Task goal:
Filter the lines below, copying only those with the string "that".

Material provided:
============================================================
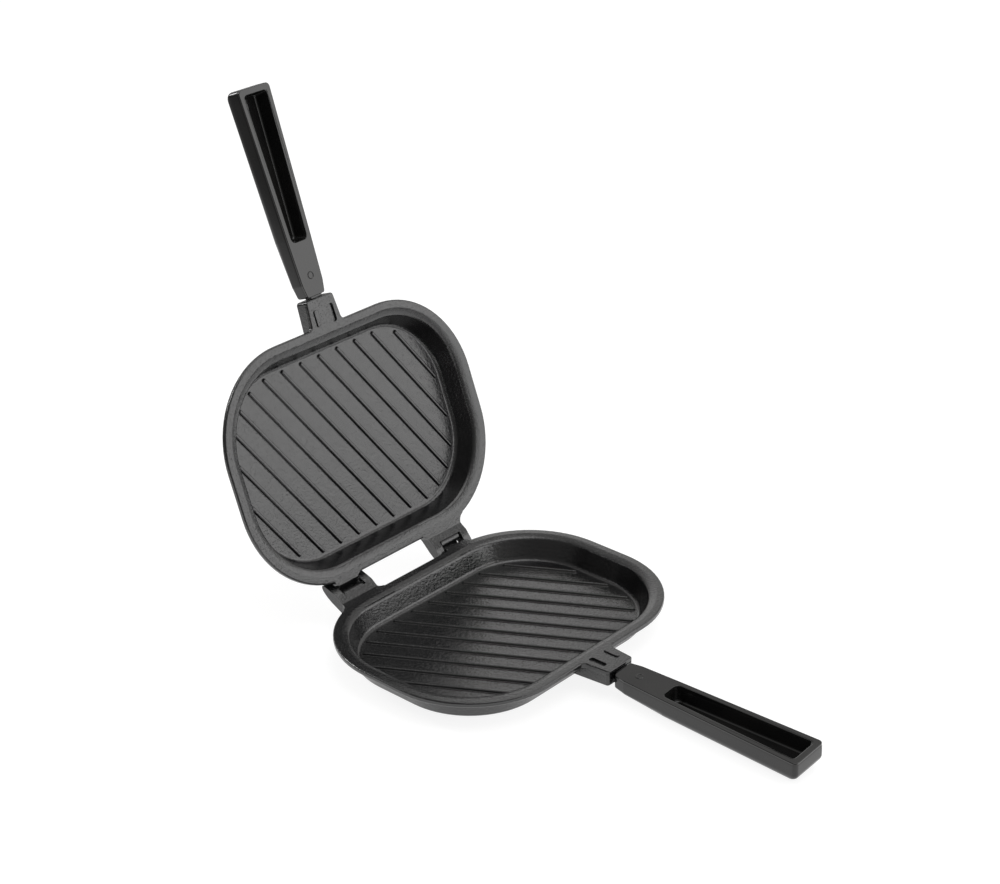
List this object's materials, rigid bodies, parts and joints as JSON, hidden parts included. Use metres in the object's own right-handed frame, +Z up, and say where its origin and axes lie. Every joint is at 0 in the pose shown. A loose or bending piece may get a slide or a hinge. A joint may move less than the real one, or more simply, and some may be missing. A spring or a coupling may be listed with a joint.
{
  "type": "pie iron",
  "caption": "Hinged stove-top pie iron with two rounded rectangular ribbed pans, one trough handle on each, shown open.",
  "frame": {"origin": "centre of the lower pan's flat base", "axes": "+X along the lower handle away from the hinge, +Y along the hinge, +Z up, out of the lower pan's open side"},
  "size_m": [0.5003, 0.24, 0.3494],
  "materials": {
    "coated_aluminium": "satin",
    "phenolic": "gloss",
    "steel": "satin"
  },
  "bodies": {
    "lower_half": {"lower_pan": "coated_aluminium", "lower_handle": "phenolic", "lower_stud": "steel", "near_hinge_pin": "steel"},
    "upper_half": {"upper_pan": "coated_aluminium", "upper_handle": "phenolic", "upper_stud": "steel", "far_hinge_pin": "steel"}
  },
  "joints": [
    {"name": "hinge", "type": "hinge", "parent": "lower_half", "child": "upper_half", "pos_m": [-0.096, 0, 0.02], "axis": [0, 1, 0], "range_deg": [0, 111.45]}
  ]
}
============================================================
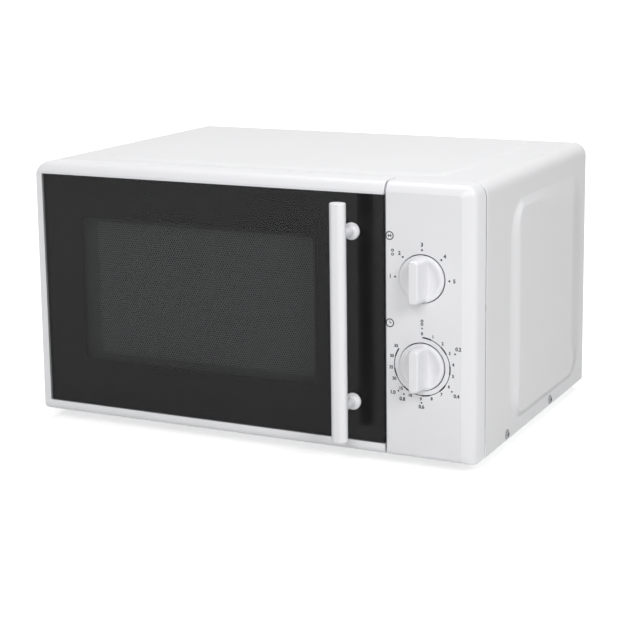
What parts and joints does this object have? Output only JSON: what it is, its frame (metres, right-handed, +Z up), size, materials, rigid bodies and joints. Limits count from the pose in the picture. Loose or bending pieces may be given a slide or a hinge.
============================================================
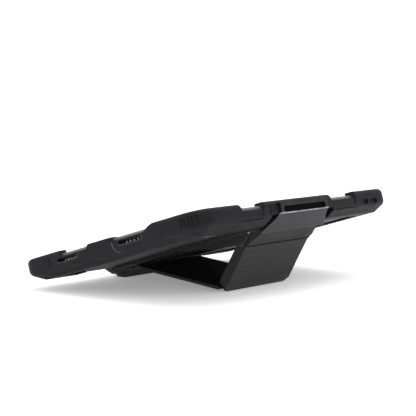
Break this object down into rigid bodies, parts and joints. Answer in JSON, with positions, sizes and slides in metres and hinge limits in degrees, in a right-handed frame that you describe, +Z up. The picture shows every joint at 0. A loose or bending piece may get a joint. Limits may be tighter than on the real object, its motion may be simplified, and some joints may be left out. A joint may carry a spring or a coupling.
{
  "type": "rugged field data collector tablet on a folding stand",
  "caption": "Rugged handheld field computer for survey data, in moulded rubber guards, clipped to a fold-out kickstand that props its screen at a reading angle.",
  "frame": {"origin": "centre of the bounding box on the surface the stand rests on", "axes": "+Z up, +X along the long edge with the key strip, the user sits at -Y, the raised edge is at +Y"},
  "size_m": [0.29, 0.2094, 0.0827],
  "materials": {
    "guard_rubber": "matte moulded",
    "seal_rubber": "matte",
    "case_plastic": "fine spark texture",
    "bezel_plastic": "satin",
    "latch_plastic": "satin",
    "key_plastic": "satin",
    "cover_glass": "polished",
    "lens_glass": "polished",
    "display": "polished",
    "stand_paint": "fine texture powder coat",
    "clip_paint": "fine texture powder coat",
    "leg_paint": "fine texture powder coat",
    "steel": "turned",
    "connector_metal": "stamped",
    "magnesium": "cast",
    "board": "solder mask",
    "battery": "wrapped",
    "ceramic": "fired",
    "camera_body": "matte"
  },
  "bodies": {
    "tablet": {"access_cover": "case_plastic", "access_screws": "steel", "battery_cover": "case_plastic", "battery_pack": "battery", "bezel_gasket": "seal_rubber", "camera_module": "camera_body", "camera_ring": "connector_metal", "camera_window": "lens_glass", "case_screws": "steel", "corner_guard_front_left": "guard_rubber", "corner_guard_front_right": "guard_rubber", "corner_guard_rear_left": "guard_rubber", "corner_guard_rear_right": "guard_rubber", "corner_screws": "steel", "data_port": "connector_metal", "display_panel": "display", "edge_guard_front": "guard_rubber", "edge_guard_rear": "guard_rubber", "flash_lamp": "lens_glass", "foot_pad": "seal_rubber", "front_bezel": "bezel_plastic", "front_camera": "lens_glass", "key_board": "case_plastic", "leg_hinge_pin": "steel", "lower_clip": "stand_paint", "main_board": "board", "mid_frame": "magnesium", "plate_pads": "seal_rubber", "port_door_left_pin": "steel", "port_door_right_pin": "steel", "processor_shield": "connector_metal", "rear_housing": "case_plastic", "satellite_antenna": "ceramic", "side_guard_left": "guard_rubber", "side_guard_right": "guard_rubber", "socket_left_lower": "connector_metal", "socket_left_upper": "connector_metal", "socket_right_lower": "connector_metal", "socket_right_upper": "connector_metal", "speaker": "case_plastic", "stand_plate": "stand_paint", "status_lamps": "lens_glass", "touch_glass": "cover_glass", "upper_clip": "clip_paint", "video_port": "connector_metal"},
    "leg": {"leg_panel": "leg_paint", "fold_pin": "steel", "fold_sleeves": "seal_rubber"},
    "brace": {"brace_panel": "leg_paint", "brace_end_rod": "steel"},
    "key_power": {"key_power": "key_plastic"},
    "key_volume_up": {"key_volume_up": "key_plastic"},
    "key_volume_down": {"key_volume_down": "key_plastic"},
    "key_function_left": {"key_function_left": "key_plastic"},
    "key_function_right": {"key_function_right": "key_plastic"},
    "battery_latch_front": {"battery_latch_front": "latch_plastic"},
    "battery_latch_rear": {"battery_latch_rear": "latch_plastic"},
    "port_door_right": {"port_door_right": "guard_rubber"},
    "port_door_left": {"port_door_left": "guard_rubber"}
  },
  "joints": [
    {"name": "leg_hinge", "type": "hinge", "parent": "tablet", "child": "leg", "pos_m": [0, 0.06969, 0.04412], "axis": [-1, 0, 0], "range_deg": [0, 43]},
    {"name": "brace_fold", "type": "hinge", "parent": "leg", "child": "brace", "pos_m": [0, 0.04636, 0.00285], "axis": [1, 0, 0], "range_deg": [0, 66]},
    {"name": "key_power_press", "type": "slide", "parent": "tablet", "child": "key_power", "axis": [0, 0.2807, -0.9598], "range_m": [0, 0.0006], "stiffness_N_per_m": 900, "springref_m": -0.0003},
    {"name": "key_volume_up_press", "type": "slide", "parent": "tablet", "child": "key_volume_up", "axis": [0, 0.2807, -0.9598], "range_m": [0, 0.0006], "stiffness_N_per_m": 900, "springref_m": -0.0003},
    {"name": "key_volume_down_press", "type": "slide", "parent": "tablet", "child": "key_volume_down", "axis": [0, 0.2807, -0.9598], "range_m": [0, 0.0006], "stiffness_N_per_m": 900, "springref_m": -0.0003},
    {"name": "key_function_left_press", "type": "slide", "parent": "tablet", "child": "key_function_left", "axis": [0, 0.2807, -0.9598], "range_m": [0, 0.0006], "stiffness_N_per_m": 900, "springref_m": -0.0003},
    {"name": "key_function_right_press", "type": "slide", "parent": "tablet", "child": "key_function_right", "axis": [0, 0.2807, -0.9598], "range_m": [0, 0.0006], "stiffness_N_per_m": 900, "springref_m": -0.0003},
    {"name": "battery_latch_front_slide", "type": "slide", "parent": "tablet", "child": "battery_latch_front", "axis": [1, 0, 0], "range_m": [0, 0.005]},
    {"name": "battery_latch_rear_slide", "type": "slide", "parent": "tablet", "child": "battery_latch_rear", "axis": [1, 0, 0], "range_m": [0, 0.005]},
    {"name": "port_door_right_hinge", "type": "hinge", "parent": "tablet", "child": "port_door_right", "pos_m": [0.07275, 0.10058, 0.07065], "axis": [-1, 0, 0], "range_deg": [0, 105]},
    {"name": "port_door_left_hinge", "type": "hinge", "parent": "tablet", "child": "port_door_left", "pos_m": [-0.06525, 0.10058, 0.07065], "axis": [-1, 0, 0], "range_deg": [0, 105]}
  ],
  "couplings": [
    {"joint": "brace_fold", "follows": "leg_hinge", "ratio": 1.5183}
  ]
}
============================================================
Worked solution:
Break this object down into rigid bodies, parts and joints. Answer in JSON, with positions, sizes and slides in metres and hinge limits in degrees, in a right-handed frame that you describe, +Z up. The picture shows every joint at 0. A loose or bending piece may get a joint. Limits may be tighter than on the real object, its motion may be simplified, and some joints may be left out. A joint may carry a spring or a coupling.
  "caption": "Rugged handheld field computer for survey data, in moulded rubber guards, clipped to a fold-out kickstand that props its screen at a reading angle.",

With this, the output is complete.